Material provided =
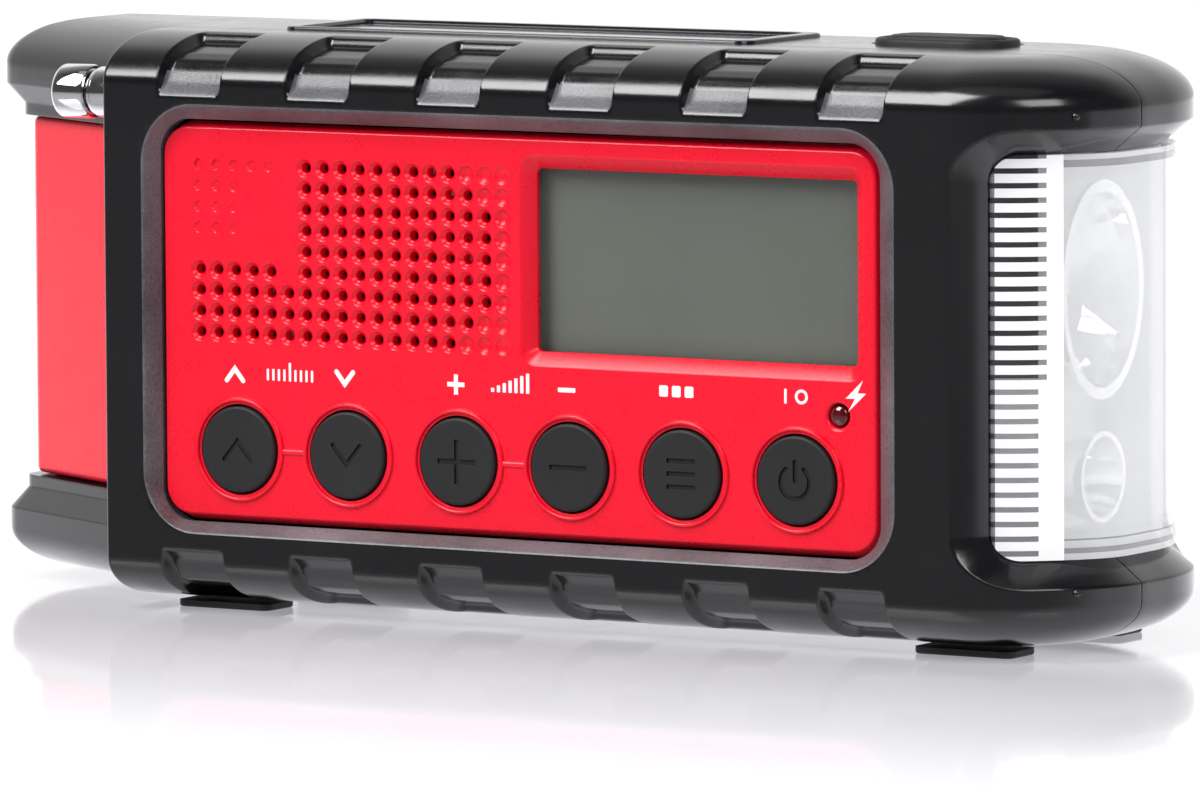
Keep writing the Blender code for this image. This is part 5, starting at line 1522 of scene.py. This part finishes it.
put_on(rounded_slab("solar_panel_cells", grow(SOLAR, -0.3), 1.0, TOP_Z - 1.6, TOP_Z - 0.1, 0.2, ["solar"]), "case", "solar_panel", slot="solar_cell")


def build_switch():
    outer, inner = grow(SWITCH, -0.3), grow(SWITCH, -2.0)
    prof = [(0.0, TOP_Z - 1.6), (0.0, TOP_Z + 0.45), (0.12, TOP_Z + 0.70), (0.35, TOP_Z + 0.86), (0.65, TOP_Z + 0.9), (1.05, TOP_Z + 0.86), (1.45, TOP_Z + 0.62), (1.7, TOP_Z + 0.3), (1.7, TOP_Z - 1.6), (0.0, TOP_Z - 1.6)]
    rings = [[(x, d, z) for x, d in rrect(*grow(outer, -i), max(5.6 - i, 0.3), 12)] for i, z in prof]
    put_on(mesh_object("lamp_switch_ring", *bridge(rings, closed_ends=False), ["rubber"]), "case", "lamp_switch_bezel", slot="black_rubber")
    pad = grow(SWITCH, -2.3)
    foot = grow(SWITCH, -1.2)
    secs = [(rrect(*foot, 4.6, 12), TOP_Z - 3.4), (rrect(*foot, 4.6, 12), TOP_Z - 2.1), (rrect(*pad, 3.6, 12), TOP_Z - 2.1), (rrect(*pad, 3.6, 12), TOP_Z + 0.75)]
    secs += [(rrect(*grow(pad, -i), 3.6 - i, 12), TOP_Z + z) for i, z in ((0.06, 0.95), (0.2, 1.12), (0.45, 1.24), (0.8, 1.29), (1.4, 1.3))]
    cap = stack("lamp_switch_pad", secs, ["rubber"], normal="Z")
    put_on(crisp(cap), "lamp_switch", "lamp_switch_button", slot="black_rubber")
    # raised marks: a white lamp sign and a red one
    x0, d0 = 121.0, 35.0
    white = [ribbon([(x0 - 1.3, d0 - 1.3), (x0 - 1.3, d0 + 1.3)], 0.5), ribbon([(x0 + 0.2, d0 + 1.0), (x0 + 1.5, d0 + 1.5)], 0.42),
             ribbon([(x0 + 0.2, d0), (x0 + 1.7, d0)], 0.42), ribbon([(x0 + 0.2, d0 - 1.0), (x0 + 1.5, d0 - 1.5)], 0.42)]
    white.append(ribbon([(114.2, d0 - 1.5), (114.2, d0 + 1.5)], 0.40))
    x1 = 126.5
    red = [circle(x1, d0, 1.15, 28)]
    for key, outlines in (("white_ink", white), ("red_ink", red)):
        marks = [prism("mark", o, TOP_Z + 1.28, TOP_Z + 1.285 + 0.012, [key], normal="Z") for o in outlines]
        obj = joined("switch_mark_" + key.split("_")[0], marks, [key])
        TOOLS.objects.unlink(obj)
        PIECES.objects.link(obj)
        put_on(obj, "lamp_switch", slot="white_plastic" if key == "white_ink" else "red_plastic")


build_switch()


# ---------------------------------------------------------- crank on the rear
def build_crank():
    z = CRANK_Z
    arm_rect = (GRIP_PIVOT_X - 4.2, CRANK_X + 7.5, z - 6.2, z + 6.2)
    arm = stack("crank_arm_bar", [(rrect(*arm_rect, 6.1, 12), 47.3)] +
                [(rrect(*grow(arm_rect, -i), 6.1 - i, 12), d) for i, d in ((0.0, 49.2), (0.1, 49.55), (0.3, 49.8), (0.62, 49.95), (1.0, 50.0))], ["case"])
    ups = []
    for side in (-1, 1):
        zc = z + side * 4.9
        ear = [(GRIP_PIVOT_X - 3.3, 49.0), (GRIP_PIVOT_X + 3.3, 49.0)] + [(GRIP_PIVOT_X + 3.3 * math.cos(a), GRIP_D + 3.3 * math.sin(a)) for a in np.radians(np.linspace(0, 180, 20))]
        ups.append(stack("up_ear", [([(GRIP_PIVOT_X + (x - GRIP_PIVOT_X) * k, (d - 49.0) * k + 49.0) for x, d in ear], zz) for zz, k in
                                    ((zc - 1.2, 0.95), (zc - 1.0, 1.0), (zc + 1.0, 1.0), (zc + 1.2, 0.95))], ["case"], normal="Z", tool=True))
    hub = lathe("up_hub", (CRANK_X, z), "Y", [(0, 48), (5.6, 48), (5.6, 50.2), (5.4, 50.45), (5.1, 50.55), (3.2, 50.55), (3.0, 50.4), (0, 50.4)], ["case"], 64, tool=True)
    ups.append(hub)
    boolean(arm, ups, "UNION")
    bake(arm)
    drop(ups)
    cuts = [rod_tool("cut_pin", (GRIP_PIVOT_X, GRIP_D, z), "Z", 1.35, 20, 32), rod_tool("cut_hub", (CRANK_X, 49, z), "Y", 2.35, 8, 48),
            stack("cut_groove", [(rrect(CRANK_X - 19.0, CRANK_X - 7.5, z - 3.2, z + 3.2, 3.1, 10), 49.3), (rrect(CRANK_X - 19.0, CRANK_X - 7.5, z - 3.2, z + 3.2, 3.1, 10), 49.7),
                                 (rrect(CRANK_X - 19.4, CRANK_X - 7.1, z - 3.6, z + 3.6, 3.5, 10), 50.05), (rrect(CRANK_X - 19.4, CRANK_X - 7.1, z - 3.6, z + 3.6, 3.5, 10), 52)],
                  ["case"], tool=True)]
    boolean(arm, cuts)
    bake(arm)
    drop(cuts)
    put_on(crisp(arm), "crank", "crank_arm", slot="black_plastic")
    shaft = lathe("crank_shaft_turned", (CRANK_X, z), "Y", [(0, 50.6), (1.7, 50.6), (2.0, 50.5), (2.1, 50.3), (2.1, 47.0), (3.0, 47.0), (3.0, 30.4), (2.8, 30.2), (0, 30.2)], ["steel"], 48)
    slot_cut = box_tool("cut_drive", CRANK_X - 3, CRANK_X + 3, 49.9, 52, z - 0.35, z + 0.35)
    boolean(shaft, [slot_cut])
    bake(shaft)
    drop([slot_cut])
    put_on(shaft, "crank", "crank_shaft", slot="steel")
    pin = lathe("grip_pin_turned", (GRIP_PIVOT_X, GRIP_D), "Z", [(0, z - 6.0), (0.8, z - 6.0), (1.0, z - 5.85), (1.0, z + 5.85), (0.8, z + 6.0), (0, z + 6.0)], ["steel"], 32)
    put_on(pin, "crank", "grip_pin", slot="steel")
    x0 = GRIP_PIVOT_X
    spindle = lathe("spindle_eye", (x0, GRIP_D), "Z", [(0, z - 3.3), (2.6, z - 3.3), (2.9, z - 3.0), (2.9, z + 3.0), (2.6, z + 3.3), (0, z + 3.3)], ["steel"], 40)
    rod = lathe("up_rod", (GRIP_D, z), "X", [(0, x0 + 1), (1.5, x0 + 1), (1.5, x0 + 25.8), (2.1, x0 + 25.8), (2.1, x0 + 26.6), (1.8, x0 + 27.0), (0, x0 + 27.0)], ["steel"], 36, tool=True)
    boolean(spindle, [rod], "UNION")
    bake(spindle)
    bore = rod_tool("cut_bore", (x0, GRIP_D, z), "Z", 1.35, 20, 32)
    boolean(spindle, [bore])
    bake(spindle)
    drop([rod, bore])
    put_on(spindle, "grip_stem", "grip_spindle", slot="steel")
    prof = [(1.85, 25.3), (2.9, 25.3), (3.25, 25.2), (3.45, 24.95), (3.5, 24.6), (3.5, 22.9), (3.42, 22.6), (3.25, 22.4)]
    for k in range(13):
        c = 21.9 - k * 1.06
        prof += [(3.2, c + 0.30), (3.38, c + 0.16), (3.38, c - 0.16), (3.2, c - 0.30), (3.06, c - 0.45)]
    prof += [(3.25, 8.2), (3.45, 8.0), (3.5, 7.7), (3.5, 5.2), (3.42, 4.8), (3.2, 4.55), (2.9, 4.5), (1.85, 4.5), (1.85, 25.3)]
    grip = lathe("crank_grip_rubber", (GRIP_D, z), "X", [(r, x0 + t) for r, t in prof], ["rubber"], 56, smooth=45)
    put_on(grip, "grip", "crank_grip", slot="black_rubber")


build_crank()


# ------------------------------------------------- battery door, ports, screws
def build_rear():
    rect = (DOOR[0] + 0.5, DOOR[1] - 0.5, DOOR[2] + 0.6, DOOR[3] - 0.5)
    door = rounded_slab("battery_door_plate", rect, 1.0, DEPTH - 2.4, DEPTH - 0.1, 0.35, ["rear"], 8, 4, normal="Y")
    catch = box_tool("up_catch", 13.0, 21.0, DEPTH - 4.6, DEPTH - 1.6, BAT[3] - 1.9, BAT[3] - 0.5)
    boolean(door, [catch], "UNION")
    bake(door)
    drop([catch])
    cuts = []
    dent = [(rrect(11.6, 22.4, DOOR[3] - 5.0, DOOR[3] - 2.4, 1.2, 8), DEPTH - 0.95), (rrect(11.3, 22.7, DOOR[3] - 5.3, DOOR[3] - 2.1, 1.5, 8), DEPTH - 0.75),
            (rrect(10.8, 23.2, DOOR[3] - 5.8, DOOR[3] - 1.6, 2.0, 8), DEPTH - 0.05), (rrect(10.8, 23.2, DOOR[3] - 5.8, DOOR[3] - 1.6, 2.0, 8), DEPTH + 2)]
    cuts.append(stack("cut_dent", dent, ["rear"], tool=True))
    grooves = [stack("g", [(rrect(9.0 + k, 25.0 - k, z - 0.35, z + 0.35, 0.33, 4), DEPTH - 0.5), (rrect(8.7 + k, 25.3 - k, z - 0.6, z + 0.6, 0.55, 4), DEPTH - 0.05),
                           (rrect(8.7 + k, 25.3 - k, z - 0.6, z + 0.6, 0.55, 4), DEPTH + 2)], ["rear"], tool=True) for k, z in ((0, 4.6), (1.2, 2.6), (2.4, 0.6))]
    cuts.append(joined("cut_grooves", grooves, ["rear"]))
    boolean(door, cuts)
    bake(door)
    drop(cuts)
    put_on(crisp(door), "door", "battery_door", slot="black_plastic")

    p0 = grow(PORT, 1.0)
    flap = rounded_slab("port_cover_flap", p0, 1.8, DEPTH - 1.6, DEPTH - 0.1, 0.35, ["rubber"], 8, 4, normal="Y")
    nail = stack("cut_nail", [(rrect(p0[1] - 2.2, p0[1] + 3, -2.4, 3.4, 0.6, 6), DEPTH - 0.75), (rrect(p0[1] - 2.6, p0[1] + 3, -2.8, 3.8, 0.9, 6), DEPTH - 0.08),
                              (rrect(p0[1] - 2.6, p0[1] + 3, -2.8, 3.8, 0.9, 6), DEPTH + 2)], ["rubber"], tool=True)
    boolean(flap, [nail])
    bake(flap)
    drop([nail])
    put_on(crisp(flap), "cover", "port_cover", slot="black_rubber")

    out = rounded_slab("usb_out_shell", (58.8, 65.2, 0.6, 14.6), 0.5, 45.0, 55.4, 0.15, ["steel", "icon_dark"], 4, 2, normal="Y")
    mouth = prism("cut_mouth", rrect(59.3, 64.7, 1.1, 14.1, 0.25, 3), 47.0, 60.0, ["steel"])
    boolean(out, [mouth])
    bake(out)
    tongue = prism("up_tongue", rrect(60.4, 62.0, 1.9, 13.3, 0.2, 2), 46.5, 54.2, ["steel", "icon_dark"], 1)
    boolean(out, [tongue], "UNION")
    bake(out)
    drop([mouth, tongue])
    put_on(crisp(out), "case", "usb_out_port", slot="steel")
    inp = rounded_slab("usb_in_shell", (60.4, 63.4, -12.6, -4.6), 1.45, 47.0, 55.4, 0.12, ["steel", "icon_dark"], 6, 2, normal="Y")
    mouth = prism("cut_mouth", rrect(60.75, 63.05, -12.25, -4.95, 1.1, 6), 49.0, 60.0, ["steel"])
    boolean(inp, [mouth])
    bake(inp)
    tongue = prism("up_tongue", rrect(61.6, 62.2, -11.3, -5.9, 0.2, 3), 48.5, 54.4, ["steel", "icon_dark"], 1)
    boolean(inp, [tongue], "UNION")
    bake(inp)
    drop([mouth, tongue])
    put_on(crisp(inp), "case", "usb_in_port", slot="steel")

    for k, (x, z) in enumerate(SCREWS):
        head = [(0, 56.65), (0.9, 56.6), (1.7, 56.42), (2.3, 56.12), (2.62, 55.85), (2.7, 55.7), (2.7, 55.4), (1.25, 55.3), (1.25, 24.0), (0, 23.2)]
        screw = lathe("case_screw_turned_%d" % (k + 1), (x, z), "Y", head, ["steel"], 40)
        turn = 0.4 + 0.9 * k
        cross = []
        for a in (turn, turn + math.pi / 2):
            c, s = math.cos(a), math.sin(a)
            outline = lambda w, l: [(x + l * c - w * s, z + l * s + w * c), (x - l * c - w * s, z - l * s + w * c), (x - l * c + w * s, z - l * s - w * c), (x + l * c + w * s, z + l * s - w * c)]
            cross.append(stack("cut_cross", [(outline(0.14, 0.5), 55.5), (outline(0.30, 1.45), 57.2)], ["steel"], tool=True))
        boolean(screw, cross)
        bake(screw)
        drop(cross)
        put_on(screw, "case", "case_screw_%d" % (k + 1), slot="steel")

    for name, x, d in (("foot_front_left", 14.0, 9.2), ("foot_front_right", 138.0, 9.2), ("foot_rear_left", 14.0, 40.8), ("foot_rear_right", 138.0, 40.8)):
        rect = (x - 8.0, x + 8.0, d, d + 8.0)
        secs = [(rrect(*rect, 1.6, 6), BOTTOM_Z - GAP)]
        secs += [(rrect(*grow(rect, -i), 1.6 - i, 6), FOOT_Z + h) for i, h in ((0.0, 0.30), (0.05, 0.16), (0.16, 0.05), (0.32, 0.0))]
        put_on(crisp(stack(name + "_pad", secs, ["rubber"], normal="Z")), "case", name, slot="black_rubber")


build_rear()

# ------------------------------------------------ CAD nodes that keep their shape
for node, key in (("button_board", "board"), ("main_board", "board"), ("antenna_clip", "rear"), ("lamp_board", "white"), ("lamp_switch_board", "board"),
                  ("gear_plate", "steel"), ("drive_gear", "white"), ("idler_gear", "white"), ("idler_axle", "steel"), ("generator_body", "steel"),
                  ("generator_pinion", "brass"), ("battery_cell", "wrap"), ("battery_contact_plus", "brass"), ("battery_contact_minus", "brass"),
                  ("port_board", "board")):
    paint(node, key)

Problem description = Lines from the start of the material above through the line containing "-0.3), 1.0, TOP_Z" are to be duplicated exactly, and only those.

The reply =
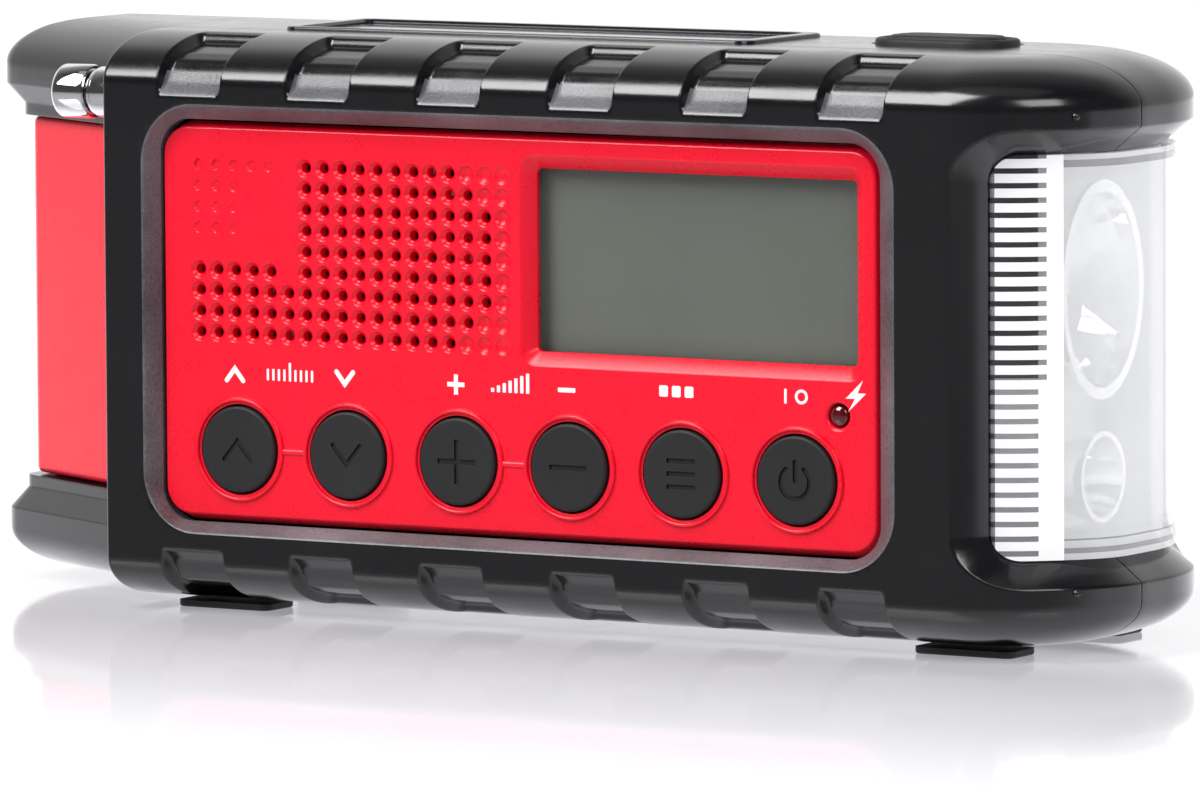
Keep writing the Blender code for this image. This is part 5, starting at line 1522 of scene.py. This part finishes it.
put_on(rounded_slab("solar_panel_cells", grow(SOLAR, -0.3), 1.0, TOP_Z - 1.6, TOP_Z - 0.1, 0.2, ["solar"]), "case", "solar_panel", slot="solar_cell")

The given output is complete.